◆ PROBLEM DETAILS
Reproduce only the lines from the one containing "Write part 3" through the one containing "return normal /", exactly as written and with both ends included.

^^^^^^^^^^^^^^^^

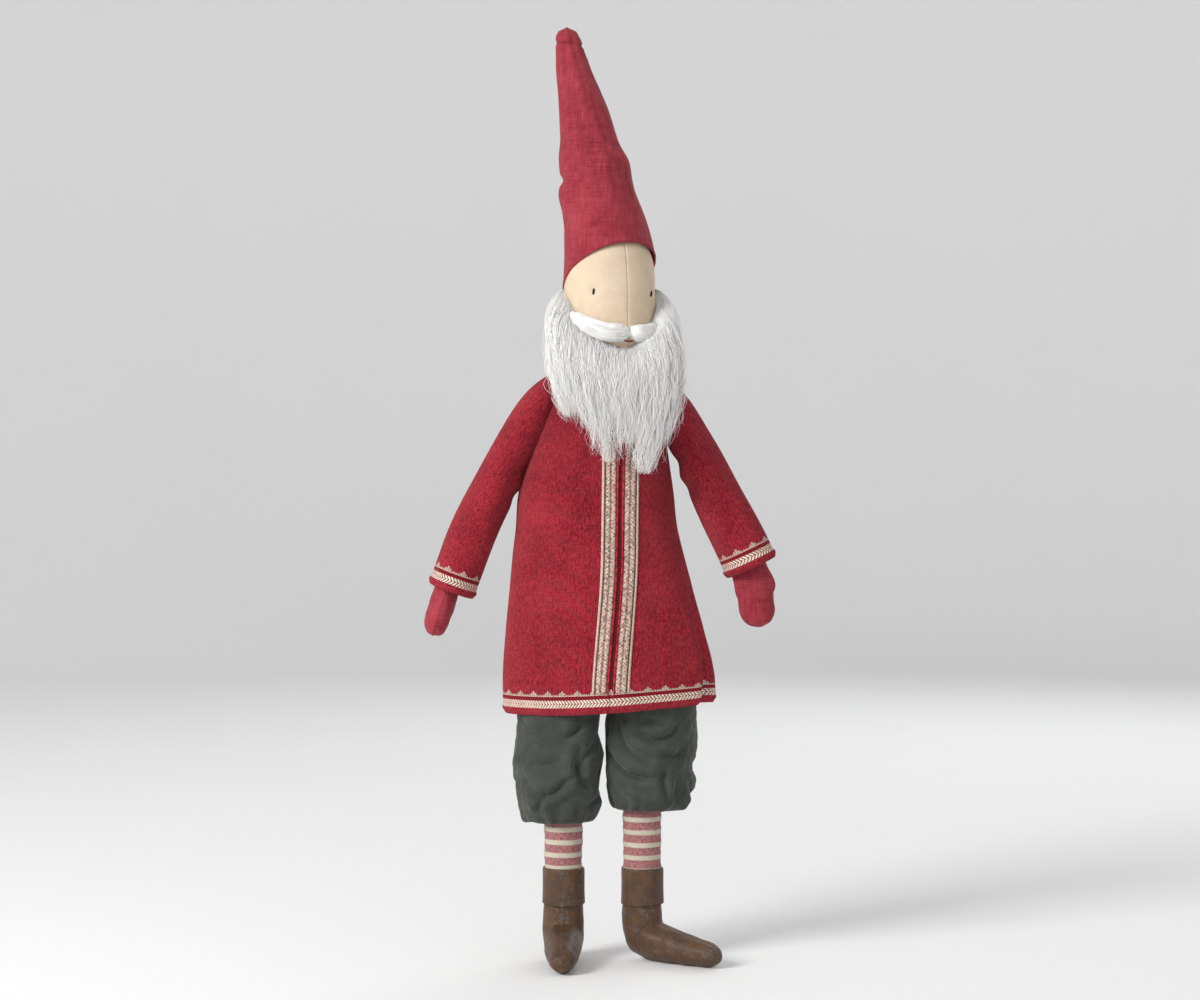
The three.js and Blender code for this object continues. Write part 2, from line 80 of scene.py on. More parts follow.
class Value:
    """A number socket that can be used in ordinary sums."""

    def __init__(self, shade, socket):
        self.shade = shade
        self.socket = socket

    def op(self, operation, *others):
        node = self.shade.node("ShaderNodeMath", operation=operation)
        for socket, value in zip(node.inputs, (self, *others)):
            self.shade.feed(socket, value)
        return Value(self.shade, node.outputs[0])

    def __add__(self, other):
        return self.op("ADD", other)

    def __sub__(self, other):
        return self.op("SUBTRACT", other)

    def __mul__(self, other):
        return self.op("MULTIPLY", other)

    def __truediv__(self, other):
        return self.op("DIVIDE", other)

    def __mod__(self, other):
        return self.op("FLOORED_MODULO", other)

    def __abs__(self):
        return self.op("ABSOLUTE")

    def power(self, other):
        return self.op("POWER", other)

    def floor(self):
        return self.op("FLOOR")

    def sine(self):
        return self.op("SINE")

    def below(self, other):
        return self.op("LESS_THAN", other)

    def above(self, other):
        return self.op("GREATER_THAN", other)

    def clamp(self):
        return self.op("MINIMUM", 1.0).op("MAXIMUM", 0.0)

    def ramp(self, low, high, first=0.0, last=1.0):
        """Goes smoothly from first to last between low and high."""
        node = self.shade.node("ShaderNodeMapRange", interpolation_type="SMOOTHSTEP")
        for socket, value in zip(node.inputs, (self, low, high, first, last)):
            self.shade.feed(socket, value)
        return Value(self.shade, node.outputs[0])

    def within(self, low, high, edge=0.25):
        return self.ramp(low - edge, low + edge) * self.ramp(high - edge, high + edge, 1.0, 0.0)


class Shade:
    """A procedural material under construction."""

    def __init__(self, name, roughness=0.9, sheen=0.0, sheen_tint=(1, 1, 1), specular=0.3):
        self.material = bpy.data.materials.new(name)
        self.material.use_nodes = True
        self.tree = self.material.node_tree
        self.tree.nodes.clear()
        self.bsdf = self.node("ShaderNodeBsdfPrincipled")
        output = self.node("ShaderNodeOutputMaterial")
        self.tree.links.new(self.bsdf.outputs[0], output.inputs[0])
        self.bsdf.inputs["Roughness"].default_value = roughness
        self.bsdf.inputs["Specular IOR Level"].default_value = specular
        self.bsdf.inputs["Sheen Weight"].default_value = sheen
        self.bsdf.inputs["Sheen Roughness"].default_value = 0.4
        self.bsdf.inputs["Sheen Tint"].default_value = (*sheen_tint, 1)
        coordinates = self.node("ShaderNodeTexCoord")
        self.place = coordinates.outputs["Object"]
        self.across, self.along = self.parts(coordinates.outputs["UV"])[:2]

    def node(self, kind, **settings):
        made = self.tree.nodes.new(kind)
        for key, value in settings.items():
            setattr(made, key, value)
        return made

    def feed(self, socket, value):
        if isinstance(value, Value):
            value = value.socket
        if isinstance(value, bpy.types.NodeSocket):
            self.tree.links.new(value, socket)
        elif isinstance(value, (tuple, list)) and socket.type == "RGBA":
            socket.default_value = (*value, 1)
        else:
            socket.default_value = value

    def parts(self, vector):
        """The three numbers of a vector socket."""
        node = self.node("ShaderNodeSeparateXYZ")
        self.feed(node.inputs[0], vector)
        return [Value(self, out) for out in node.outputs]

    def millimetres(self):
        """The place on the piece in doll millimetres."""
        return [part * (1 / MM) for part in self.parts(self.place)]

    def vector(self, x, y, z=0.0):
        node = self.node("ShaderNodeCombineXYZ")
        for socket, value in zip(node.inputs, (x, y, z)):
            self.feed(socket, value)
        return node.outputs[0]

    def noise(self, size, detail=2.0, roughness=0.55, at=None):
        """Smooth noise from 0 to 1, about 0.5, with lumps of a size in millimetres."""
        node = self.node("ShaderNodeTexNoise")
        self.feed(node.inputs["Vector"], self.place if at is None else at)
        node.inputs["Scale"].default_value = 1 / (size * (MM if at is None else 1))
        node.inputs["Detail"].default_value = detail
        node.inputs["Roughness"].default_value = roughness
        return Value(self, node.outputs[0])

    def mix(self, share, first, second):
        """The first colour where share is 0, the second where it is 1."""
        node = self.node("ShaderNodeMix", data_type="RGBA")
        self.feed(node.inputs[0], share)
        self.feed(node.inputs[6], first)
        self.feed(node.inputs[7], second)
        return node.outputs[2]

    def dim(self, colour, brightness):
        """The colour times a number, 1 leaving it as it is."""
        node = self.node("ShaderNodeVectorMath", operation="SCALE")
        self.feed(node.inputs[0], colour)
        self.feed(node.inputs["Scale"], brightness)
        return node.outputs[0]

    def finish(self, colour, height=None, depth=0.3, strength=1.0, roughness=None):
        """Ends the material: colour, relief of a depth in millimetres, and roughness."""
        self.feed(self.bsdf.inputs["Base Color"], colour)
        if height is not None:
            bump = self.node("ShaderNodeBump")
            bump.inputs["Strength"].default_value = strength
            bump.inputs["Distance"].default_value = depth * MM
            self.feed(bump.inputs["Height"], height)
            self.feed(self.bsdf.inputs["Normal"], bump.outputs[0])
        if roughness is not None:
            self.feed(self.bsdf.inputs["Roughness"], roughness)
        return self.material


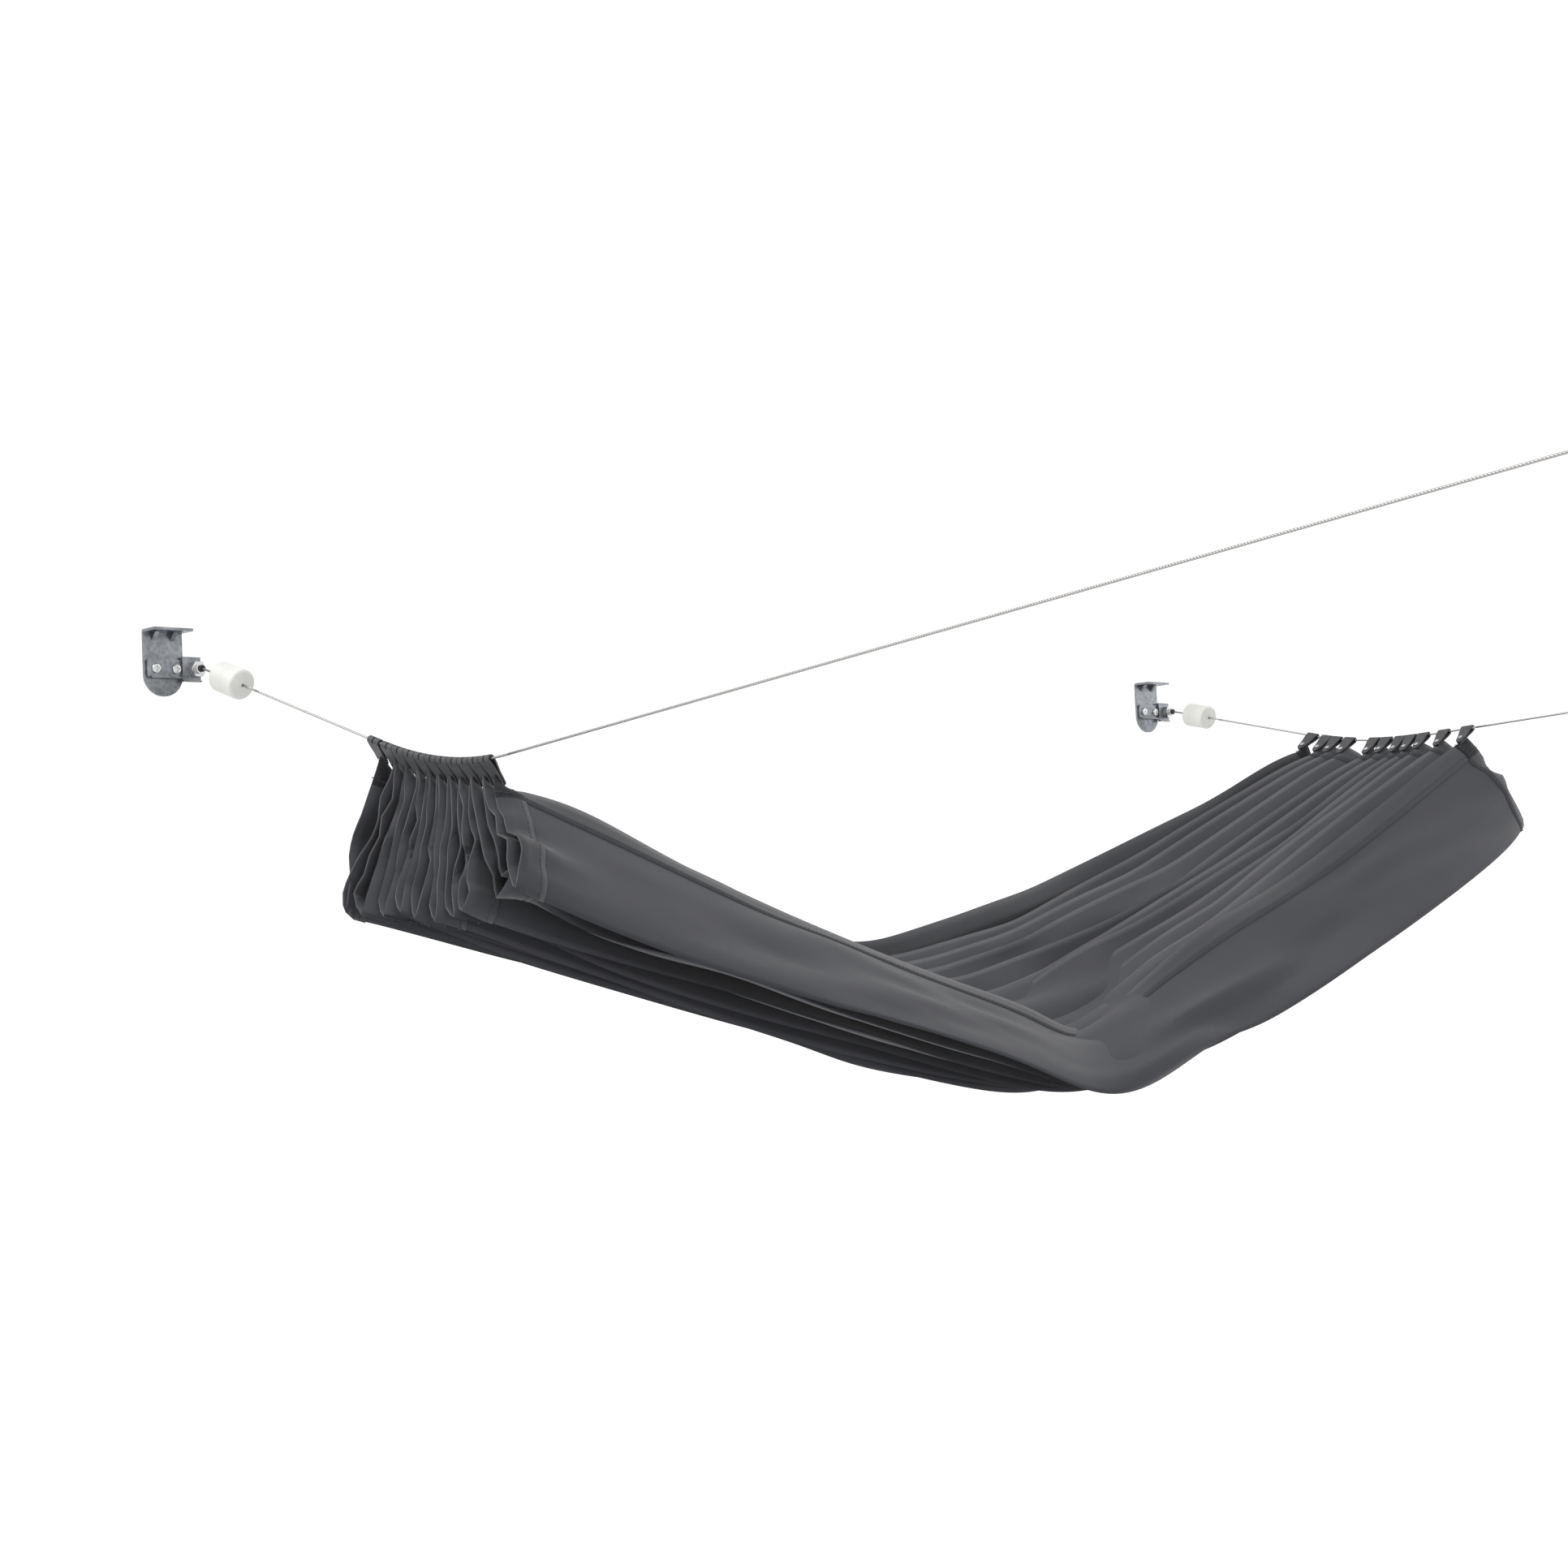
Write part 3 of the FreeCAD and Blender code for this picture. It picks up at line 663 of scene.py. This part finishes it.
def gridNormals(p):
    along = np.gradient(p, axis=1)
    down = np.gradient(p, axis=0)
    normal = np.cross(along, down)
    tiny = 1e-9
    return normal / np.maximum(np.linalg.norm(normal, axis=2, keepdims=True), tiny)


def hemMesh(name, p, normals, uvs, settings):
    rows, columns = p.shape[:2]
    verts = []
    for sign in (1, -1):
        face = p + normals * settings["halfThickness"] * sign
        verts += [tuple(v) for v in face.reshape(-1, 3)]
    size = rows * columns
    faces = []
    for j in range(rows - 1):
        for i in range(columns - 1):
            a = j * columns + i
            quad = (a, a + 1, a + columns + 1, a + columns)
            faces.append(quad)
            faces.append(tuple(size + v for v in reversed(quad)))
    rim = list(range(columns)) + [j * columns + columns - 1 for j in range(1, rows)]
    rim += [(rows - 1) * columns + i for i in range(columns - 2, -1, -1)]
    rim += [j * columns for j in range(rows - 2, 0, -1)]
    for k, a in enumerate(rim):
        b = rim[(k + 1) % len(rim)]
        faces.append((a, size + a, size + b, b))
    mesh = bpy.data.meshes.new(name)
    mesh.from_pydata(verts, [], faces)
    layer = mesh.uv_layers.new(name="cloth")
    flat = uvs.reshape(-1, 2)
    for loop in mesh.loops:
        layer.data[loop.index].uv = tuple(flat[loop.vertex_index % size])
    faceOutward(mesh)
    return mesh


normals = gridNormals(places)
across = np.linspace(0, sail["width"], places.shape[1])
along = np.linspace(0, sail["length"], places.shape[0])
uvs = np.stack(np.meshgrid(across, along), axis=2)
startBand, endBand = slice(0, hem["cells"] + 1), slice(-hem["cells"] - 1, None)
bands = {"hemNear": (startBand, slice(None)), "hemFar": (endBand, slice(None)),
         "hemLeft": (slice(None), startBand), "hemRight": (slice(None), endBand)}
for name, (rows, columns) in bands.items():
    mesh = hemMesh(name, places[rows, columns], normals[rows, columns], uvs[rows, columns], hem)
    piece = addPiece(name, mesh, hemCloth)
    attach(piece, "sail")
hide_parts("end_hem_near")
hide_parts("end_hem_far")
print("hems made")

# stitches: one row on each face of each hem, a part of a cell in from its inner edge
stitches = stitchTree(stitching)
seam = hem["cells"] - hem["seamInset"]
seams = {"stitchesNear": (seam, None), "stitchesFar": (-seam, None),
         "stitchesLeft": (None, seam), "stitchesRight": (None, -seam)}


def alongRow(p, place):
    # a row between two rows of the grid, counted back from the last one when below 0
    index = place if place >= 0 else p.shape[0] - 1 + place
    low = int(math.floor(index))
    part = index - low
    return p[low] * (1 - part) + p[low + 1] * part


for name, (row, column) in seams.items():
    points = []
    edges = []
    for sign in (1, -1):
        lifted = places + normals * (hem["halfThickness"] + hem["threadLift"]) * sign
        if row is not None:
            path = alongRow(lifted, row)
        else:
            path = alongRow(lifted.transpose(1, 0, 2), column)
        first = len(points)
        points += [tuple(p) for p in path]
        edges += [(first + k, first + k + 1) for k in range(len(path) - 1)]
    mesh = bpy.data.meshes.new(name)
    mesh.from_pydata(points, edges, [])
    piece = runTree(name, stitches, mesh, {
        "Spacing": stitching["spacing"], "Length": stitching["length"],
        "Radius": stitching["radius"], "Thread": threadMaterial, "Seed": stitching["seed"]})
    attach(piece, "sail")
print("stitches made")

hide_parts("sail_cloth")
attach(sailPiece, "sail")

^^^^^^^^^^^^^^^^

◆ RESPONSE FOR THIS EXERCISE
Write part 3 of the FreeCAD and Blender code for this picture. It picks up at line 663 of scene.py. This part finishes it.
def gridNormals(p):
    along = np.gradient(p, axis=1)
    down = np.gradient(p, axis=0)
    normal = np.cross(along, down)
    tiny = 1e-9
    return normal / np.maximum(np.linalg.norm(normal, axis=2, keepdims=True), tiny)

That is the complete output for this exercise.